Ford—whose own factory at Dearborn was the epitome of the modern urban industrial plant—wanted to decentralize American manufacturing, take it out of the cities and put it back into the rural setting in which it had begun. The theory behind what he called his “village industries” was that they would give farm families the opportunity to earn money during the long months between planting and harvest and stem the pernicious flow of young, able-bodied workers from small towns to the industrial warrens of the cities—many traveling in Model T Fords, of course. “With one foot on the land and one foot in industry,” he declared, “America is safe!”

Being a man of action as well as of theory, and rich, and in full control of his own company, Ford first implemented his notion in 1919 by converting a small mill on the River Rouge near Northville, Michigan, into a plant producing valves for Ford cars. Employing a comparative handful of workers and operating with electricity generated by its large wheel, the River Rouge plant was typical of those that followed—and by the end of the 1930’s there were eighteen of them turning out valves, starters, gauges, springs, generators, ignition coils, headlights, and other small parts for Ford products. Each plant site was personally selected by Ford himself, who also supervised the conversion of the old mills, and as late as 1938 he was happily going over a list of 212 additional possibilities.

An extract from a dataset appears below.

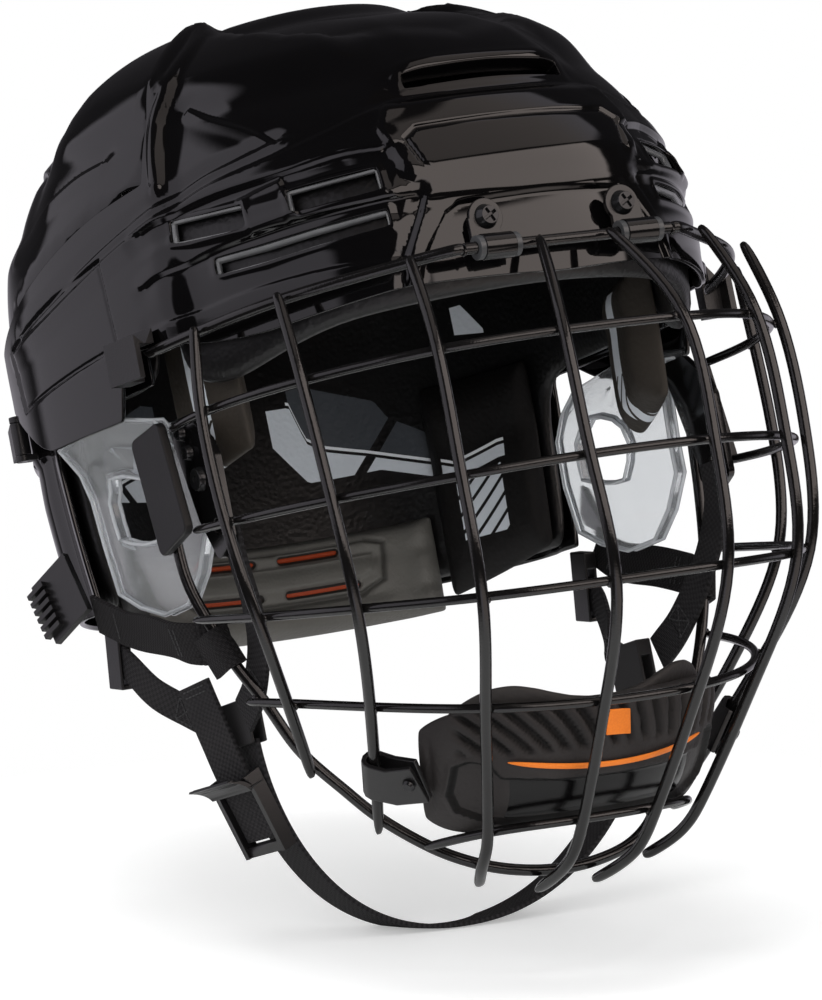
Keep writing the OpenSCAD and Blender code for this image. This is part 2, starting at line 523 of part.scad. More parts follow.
// corner rounds the outline: it is the part of the height cut off at both ends. bend lifts the ends.
module cup_layer(front, back, b0, b1, na = 20, nb = 6, a_end = 1, corner = 0.16, bend = 0) {
    hump = function (a) pow(sin(180 * pow(abs(a), 1.4)), 2);
    grid = function (depth) [for (j = [0 : nb]) [for (i = [0 : na])
        let(a = a_end * sin(90 * (-1 + 2 * i / na)) * 0.5 + a_end * (-0.5 + i / na), t = j / nb,
            cut = corner * pow(abs(a) / a_end, 9))
        cup(a, lerp(b0 + cut, (is_list(b1) ? lerp(b1[0], b1[1], hump(a)) : b1) - cut, t) + bend * a * a,
            depth(a, t))]];
    sheet_solid(grid(front), grid(back), function (i, j) true);
}
function cup_edge(a, b) = 2.2 * pow(abs(a), 10) + 1.8 * pow(abs(2 * b - 1), 8);
module chin_cup_shell() color([0.10, 0.10, 0.10])
    cup_layer(function (a, b) cup_edge(a, b) - 1.5 * (abs(a) < 0.62 && b < 0.45 && b > 0.1 ? 1 : 0),
        function (a, b) cup_wall, 0, 1);
module chin_cup_pad() color([0.14, 0.13, 0.13])
    cup_layer(function (a, b) cup_wall + seat + 0.3,
        function (a, b) let(rib = pow(cos(1440 * a), 2))
            cup_wall + cup_pad_thick * (1 - 0.6 * pow(abs(a), 6)) * (1 - 0.55 * pow(abs(2 * b - 1), 6))
            - 1.2 * rib * ramp(b, 0.6, 0.9),
        0.08, [0.98, 1.13], na = 40, nb = 8, a_end = 0.98, corner = 0.22);
module chin_cup_trim() color([0.95, 0.42, 0.08])
    cup_layer(function (a, b) -1.6, function (a, b) -0.5, 0.48, 0.53,
        na = 14, nb = 1, a_end = 0.6, corner = 0.02, bend = 0.27);

// Clips that hold the chin cup to the second uprights, and their rivets
clip_wire = (uprights[1][4] + uprights[1][5]) / 2;
clip_dir = unit(uprights[1][5] - uprights[1][4]);
clip_goal = cup(-0.97, 0.5, -4);
clip_leg = clip_goal - clip_wire;
clip_back = unit(clip_leg - (clip_leg * clip_dir) * clip_dir);
clip_out = cross(clip_dir, clip_back);
clip_band = 1.8;
module cup_clip(right) color([0.07, 0.07, 0.07]) left_of(right)
    sweep(concat([clip_goal - 1.4 * clip_out],
        fold(clip_wire, clip_back, clip_out, main_wire / 2 + 1.4, 7),
        [clip_wire + 7 * clip_back + 2.6 * clip_out, clip_goal + 1.2 * clip_out]),
        clip_dir, flat_section(15, clip_band));
module cup_clip_right() cup_clip(true);
module cup_clip_left() cup_clip(false);
module cup_rivets() color([0.12, 0.12, 0.12])
    for (right = [true, false]) left_of(right)
        translate(clip_goal + (2.3 + clip_band / 2) * clip_out - 3 * clip_back)
            rotate([0, acos(clip_out.z), atan2(clip_out.y, clip_out.x)]) cylinder(d1 = 4.6, d2 = 3.2, h = 1.2);

// Chin webbing. Two branches on each side come down from the shell to a junction, a folded
// patch, and the loop under the chin swings in the fold.
junction = [-75 - side_shift, 0, -128];
branch_width = 13;
patch_size = [1.2, 20, 15];
webbing_side = [0.06, 1, 0.15];
module front_webbing(right) color([0.05, 0.05, 0.05]) left_of(right)
    translate([-side_shift, 0, 0]) webbing([[-91, -50, -66], [-90.4, -50, -78], [-87, -46.5, -92],
        [-83.4, -38.5, -105], [-80.8, -25, -117], [-79.4, -11, -124]], branch_width, webbing_side);
module front_webbing_right() front_webbing(true);
module front_webbing_left() front_webbing(false);
module rear_webbing(right) color([0.05, 0.05, 0.05]) left_of(right)
    translate([-side_shift, 0, 0]) webbing([[-91.3, 51, -92], [-91.3, 42.5, -97.5], [-88, 34, -108],
        [-82, 25, -116.5], [-79.6, 12, -123.5]], branch_width - 2, [0.02, 0.6, -1]);
module rear_webbing_right() rear_webbing(true);
module rear_webbing_left() rear_webbing(false);
module webbing_hooks() color([0.09, 0.09, 0.09])
    for (right = [true, false]) left_of(right)
        translate([-90.3 - side_shift, 49, -89]) rotate([12, 0, 0]) difference() {
            translate([-3.4, -5.5, -14.5]) cube([4.8, 10, 24.5]);
            translate([-2.3, -6.5, -13]) cube([2.6, 12, 17]);
        }
fold_gap = webbing_thick + 1.8;
module webbing_patches() color([0.06, 0.06, 0.06])
    for (right = [true, false]) left_of(right)
        translate(junction) difference() {
            translate([-fold_gap / 2 - patch_size.x, -patch_size.y / 2, -5])
                cube([fold_gap + 2 * patch_size.x, patch_size.y, patch_size.z]);
            translate([-fold_gap / 2, -patch_size.y, -20]) cube([fold_gap, 2 * patch_size.y, 24.5]);
        }
loop_steps = 26;
loop_sweep = 20;
loop_start = 3;
function loop_point(t) = let(c = cos(t), n = sin(t))
    [junction.x * sign(c) * pow(abs(c), 0.91), junction.y + loop_sweep * pow(n, 1.56),
        junction.z - chin_loop_drop * pow(n, 1.13)];
module chin_loop() color([0.05, 0.05, 0.05])
    sweep([for (k = [0 : loop_steps]) loop_point(loop_start + (180 - 2 * loop_start) * k / loop_steps)],
        [0, 1, 0.12], flat_section(webbing_width - 1, webbing_thick));
// Ladder buckle on the right side. Its own frame is [outward, back, up] about its centre.
buckle_centre = [-74.4 - side_shift, 4.5, -154.5];
buckle_turn = [0, -20, 10];
function turned(p, t) = let(x = p.x * cos(t.y) + p.z * sin(t.y), z = p.z * cos(t.y) - p.x * sin(t.y))
    [x * cos(t.z) - p.y * sin(t.z), x * sin(t.z) + p.y * cos(t.z), z];
function at_buckle(p) = buckle_centre + turned(p, buckle_turn);
tail_width = webbing_width - 2;
module webbing_tail() color([0.05, 0.05, 0.05])
    webbing(concat([at_buckle([-1.4, 0, -9.2]), at_buckle([-1.4, 0, 2]), at_buckle([-1.4, 0, 13])],
        [for (p = [[-82.3, 5.5, -130], [-84, 7.5, -119], [-86, 8, -109.5]]) p - [side_shift, 0, 0]]),
        tail_width, [-0.17, 0.98, 0]);
module ladder_buckle() color([0.18, 0.18, 0.19])
    translate(buckle_centre) rotate(buckle_turn) {
        inner = tail_width / 2 + 0.6;
        for (side = [-1, 1]) translate([-4, side * (inner + 1) - 1, -14]) cube([5.4, 2, 28]);
        translate([-0.2, -inner, -2]) cube([1.6, 2 * inner, 4]);
        translate([-3, -inner, -14]) cube([4.4, 2 * inner, 3.4]);
        translate([-5.4, -inner - 2, 8.6]) rotate([0, -24, 0]) cube([1.8, 2 * inner + 4, 8]);
    }
module webbing_keeper() color([0.04, 0.04, 0.04])
    translate(loop_point(162)) rotate([14, 20, 0]) difference() {
        cube([webbing_thick + 4.6, webbing_width + 4, 10], center = true);
        cube([webbing_thick + 2.2, webbing_width + 1, 20], center = true);
    }

front_shell();
rear_shell();
front_liner();
rear_liner();
brow_pad();
crown_pad();
temple_pad_right();
temple_pad_left();
rear_side_pad_right();
rear_side_pad_left();
occipital_pad();
ear_guard_right();
ear_guard_left();
temple_bracket_right();
temple_bracket_left();
temple_screws_right();
temple_screws_left();
j_clip_right();
j_clip_left();
top_clip_right();
top_clip_left();
clip_rings();
clip_screws();
size_lock_right();
size_lock_left();
size_lock_pins();
size_lock_ears();
cage_top_bar();
cage_top_arms();
cage_wires_right();
cage_wires_left();
cage_cross_upper();
cage_cross_lower();
cage_border();
side_plate_right();
side_plate_left();
side_strap_right();
side_strap_left();
grip_tab_right();
grip_tab_left();
chin_cup_shell();
chin_cup_pad();
chin_cup_trim();
cup_clip_right();
cup_clip_left();
cup_rivets();
front_webbing_right();
front_webbing_left();
rear_webbing_right();
rear_webbing_left();
webbing_hooks();
webbing_patches();
chin_loop();
webbing_tail();
ladder_buckle();
webbing_keeper();
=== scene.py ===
# A multi-sport helmet with its wire face cage, as it is put together: shell, lining, ear guards,
# fittings, cage, chin cup and straps. Metres, +Z up, the face looks along -Y.
import bpy
import bmesh
import math
import numpy as np
from functools import partialmethod
from mathutils import Matrix, Vector
from mathutils.bvhtree import BVHTree
from mathutils.kdtree import KDTree


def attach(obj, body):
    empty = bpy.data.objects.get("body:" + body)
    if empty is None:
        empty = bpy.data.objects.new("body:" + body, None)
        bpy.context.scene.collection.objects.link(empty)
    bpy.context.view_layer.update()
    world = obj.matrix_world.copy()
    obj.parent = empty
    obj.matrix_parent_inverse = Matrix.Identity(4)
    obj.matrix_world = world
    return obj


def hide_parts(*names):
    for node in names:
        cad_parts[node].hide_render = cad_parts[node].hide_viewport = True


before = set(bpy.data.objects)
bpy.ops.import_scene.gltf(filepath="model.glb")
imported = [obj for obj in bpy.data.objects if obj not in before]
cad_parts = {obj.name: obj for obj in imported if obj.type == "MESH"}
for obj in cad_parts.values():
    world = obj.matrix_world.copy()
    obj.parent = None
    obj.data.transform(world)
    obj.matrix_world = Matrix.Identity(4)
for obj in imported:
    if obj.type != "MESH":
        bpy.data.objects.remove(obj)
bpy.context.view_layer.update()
scene = bpy.context.scene
scene.view_settings.view_transform = "Standard"


# Camera, at the height and angle of the photograph: low in front of the wearer's right side and
# tilted up at the helmet. A long lens keeps the shape flat, as a catalogue picture is taken.
camera = bpy.data.objects.new("camera", bpy.data.cameras.new("camera"))
scene.collection.objects.link(camera)
camera.data.sensor_width = 36
camera.data.lens = 194.4
camera.data.clip_end = 20
across = Vector((0.8721, -0.4511, -0.1897)).normalized()
upward = Vector((0.1140, -0.1896, 0.9752)).normalized()
back = across.cross(upward).normalized()
upward = back.cross(across)
turned = Matrix((across, upward, back)).transposed().to_4x4()
camera.matrix_world = Matrix.Translation((-0.8615, -1.5837, -0.2662)) @ turned
scene.camera = camera


# Materials are built as sums on sockets. A value can be added to, multiplied by or compared with
# another value or a number, and Finish.node adds any other node.
class Value:
    def __init__(self, finish, socket):
        self.finish = finish
        self.socket = socket

    def worked(self, operation, other=0.0, swapped=False):
        first, second = (other, self) if swapped else (self, other)
        return self.finish.node("ShaderNodeMath", {"operation": operation}, {0: first, 1: second})

    __add__ = __radd__ = partialmethod(worked, "ADD")
    __sub__ = partialmethod(worked, "SUBTRACT")
    __rsub__ = partialmethod(worked, "SUBTRACT", swapped=True)
    __mul__ = __rmul__ = partialmethod(worked, "MULTIPLY")
    __truediv__ = partialmethod(worked, "DIVIDE")
    __pow__ = partialmethod(worked, "POWER")
    __gt__ = partialmethod(worked, "GREATER_THAN")
    __lt__ = partialmethod(worked, "LESS_THAN")
    __abs__ = partialmethod(worked, "ABSOLUTE")
    sine = partialmethod(worked, "SINE")
    floor = partialmethod(worked, "FLOOR")
    wrapped = partialmethod(worked, "FLOORED_MODULO")
    least = partialmethod(worked, "MINIMUM")
    most = partialmethod(worked, "MAXIMUM")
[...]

But the Motor King’s dream of turning back the wheels of progress with the wheels of old gristmills and the like was doomed from the start—a “trivial activity,” according to Allan Nevins and Frank Ernest Hill in Ford: Decline and Rebirth, employing fewer than four thousand people. “Nobody had any financial authority over the village industries,” they wrote, “which Ford operated for personal satisfaction. We can only guess at their gains and losses. ”

Today most of the mill plants have vanished, though a few survive as residences and small office buildings—streamside tributes to an idea whose time had gone.


 

ST. PATRICK’S IMPERILED


As T. H. Watkins reported in his “A Heritage Preserved” column for the December, 1980, issue, the Photo Arts Club of Toledo, Ohio, and the Landmarks Committee of the Maumee Valley Historical Society teamed up in 1979 to launch a remarkable project: the compilation of a photographic record of the architectural and decorative features of the region’s historic buildings so that there would at least be something left should disaster or the wrecker’s ball strike them down. The first building chosen was Toledo’s St. Patrick’s church.

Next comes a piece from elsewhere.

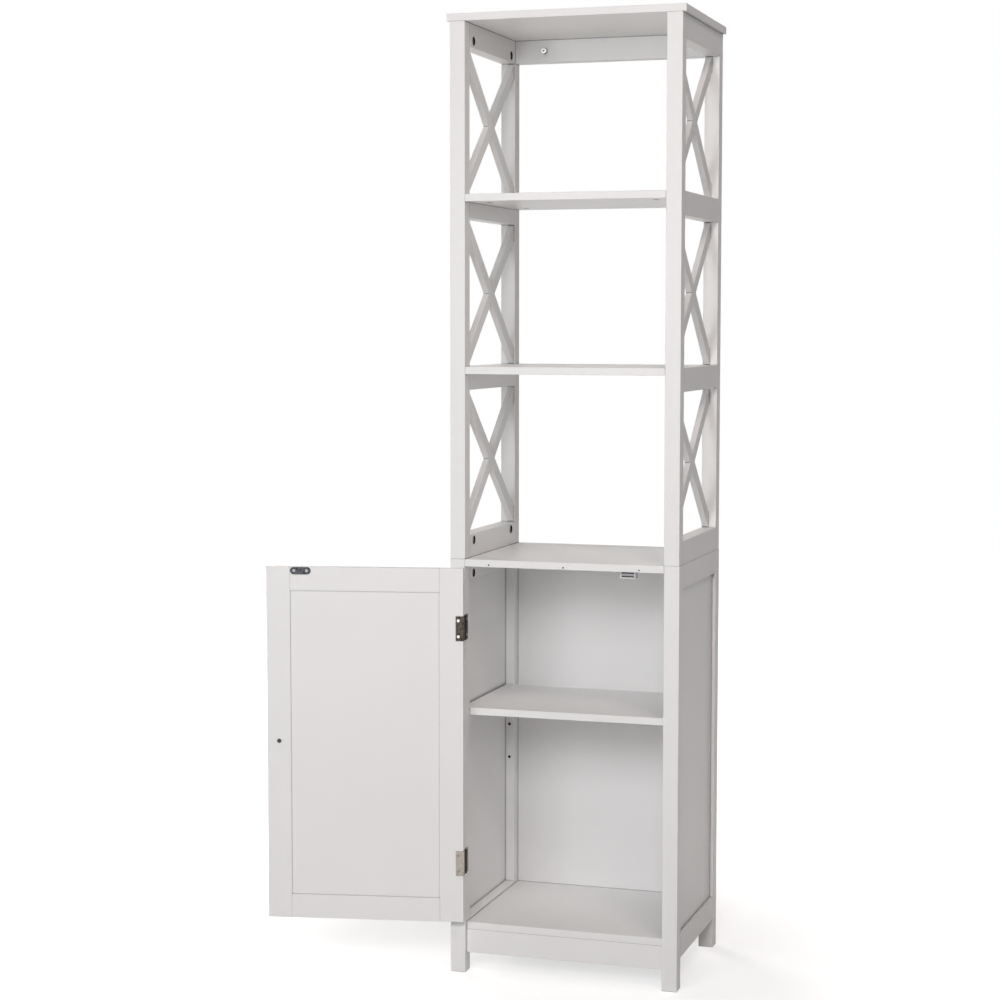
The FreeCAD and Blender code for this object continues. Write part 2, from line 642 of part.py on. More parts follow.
# ---- knob, with the screw that comes through the door from its inside ----
knob = doc.addObject("PartDesign::Body", "door_knob")
swing(knob)
nodes["door_knob"] = {"item": knob, "home": ("0", "0", "0")}
for radius, start, height in (("knob_neck_radius", "0", "knob_neck_height"),
                              ("knob_radius", "knob_neck_height", "knob_height - knob_neck_height")):
    turned = feature_at("door_knob", "AdditiveCylinder",
                        moved(("knob_x", "door_face", "knob_z"), "-y", start), "-y")
    bind(turned, "Radius", radius)
    bind(turned, "Height", height)
ease(knob, turned, lambda edge: edge.Closed and edge.Curve.Radius > SIZES["knob_neck_radius"],
     "knob_rounding")
drill("door_knob", ("knob_x", "door_face", "knob_z"), "-y", "knob_screw_radius", "knob_screw_grip")
drill("door_latch_stile", ("knob_x", "door_face", "knob_z"), "+y", "knob_screw_radius", "door_thickness")
face = ("knob_x", "door_inside", "knob_z")
shank = rod("knob_screw_shank", face, "-y", "knob_screw_radius", "door_thickness + knob_screw_grip")
head = rod("knob_screw_head", face, "+y", "knob_screw_head_radius", "knob_screw_head_height")
recess = cross("knob_screw_cross", "knob_screw_head_height")
bind_place(recess, face, "+y")
group("knob_screw", [cut("knob_screw_cut", fuse("knob_screw_blank", [shank, head]), recess)], on_door=True)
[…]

None too soon, as it turned out. On September 9, 1980, lightning struck the huge copper-covered wooden cross on top of St. Patrick’s steeple, burning through the metal and setting the cross ablaze. The flames soon ate away most of the steeple, although after several hours of effort firefighters saved both the roof and the interior of the church from major injury. Still, water damage did its work—a grim reminder that the Photo Arts Club and the Landmarks Committee had hit upon an idea whose time definitely had come.


 

THE TOP HAT CONTROVERSY


In “The Residue of Assassination,” a Postscripts item in our April/May, 1980, issue, we reported that a top hat auctioned off by the firm of Sotheby Parke Bernet in November, 1979, was the one Lincoln had worn on the night of his death. Not necessarily so, says Richard Sloan, editor of The Lincoln Log newsletter: “I read with interest the article which stated that the beaver top hat worn by Lincoln to Ford’s Theater on April 14, 1865, eventually wound up in the collection of Roy P. Crocker, then was sold for $10,000. However, it is certainly not the one Lincoln wore on the night of the assassination. There is, in fact, insufficient provenance that the hat was ever Lincoln’s. According to a spokesman for Parke Bernet, the auction house which sold it, the only evidence that it was Lincoln’s was some notes in Mr. Crocker’s file from the dealer who sold it to him. These related only that it had ‘traditionally been associated with Lincoln through the years.’

“Checking back to the long article in your special assassination issue of April, 1965, I find a photo of another beaver hat, from the Smithsonian Institution collection, which, according to the authors, Lincoln did wear to Ford’s Theater. I checked with Smithsonian curator Herbert Collins, and he tells me that the Institution does indeeed have the hat Lincoln wore when he was shot, and that it is exhibited. ‘There is no question,’ he adds, ‘as to the documentation.’

“I would be inclined to accept Mr. Collins’s word on the matter, even though there may be some small question in my own mind. You see, I have found a clipping from the February 6, 1928, Washington Star which reports the discovery of the ledger kept by the desk sergeant of the Washington Metropolitan Police in 1865. It lists hats, pistol, etc. ‘brought to the office by Supt. A. C. Richards, and found in the vicinity of the assassination of President Lincoln.’ Although part of the entry states that one of the hats was ‘supposedly to be the President’s,’ it concludes with the puzzling statement that these articles, ‘except for the beaver hat, are supposedly to be connected with the assassination.’ Of course, it cannot be determined if this refers to the hat in the Smithsonian or how accurate the ledger is. Nevertheless, if anyone wanted to see the hat Lincoln wore that fateful night, their best bet would be to go to the Smithsonian.”


 

CORRECTIONS


A number of readers have written in to point out that in our “Postscripts” department for the August/September, 1980, issue, we identified Bruce and William Catton as the authors of The Glory and the Dream. William Manchester, of course, was the author of that book. The Catton book is The Bold and Magnificent Dream. As well, in the “for further reading” note that followed “God Pity a One-Dream Man” in our June/July, 1980, issue, we neglected to mention the fact that The Papers of Robert H. Goddard were co-edited by G. Edward Pendray—himself a pioneer in rocket research and a founder of the American Rocket Society, now the American Institute of Aeronautics and Astronautics. Our apologies to all concerned.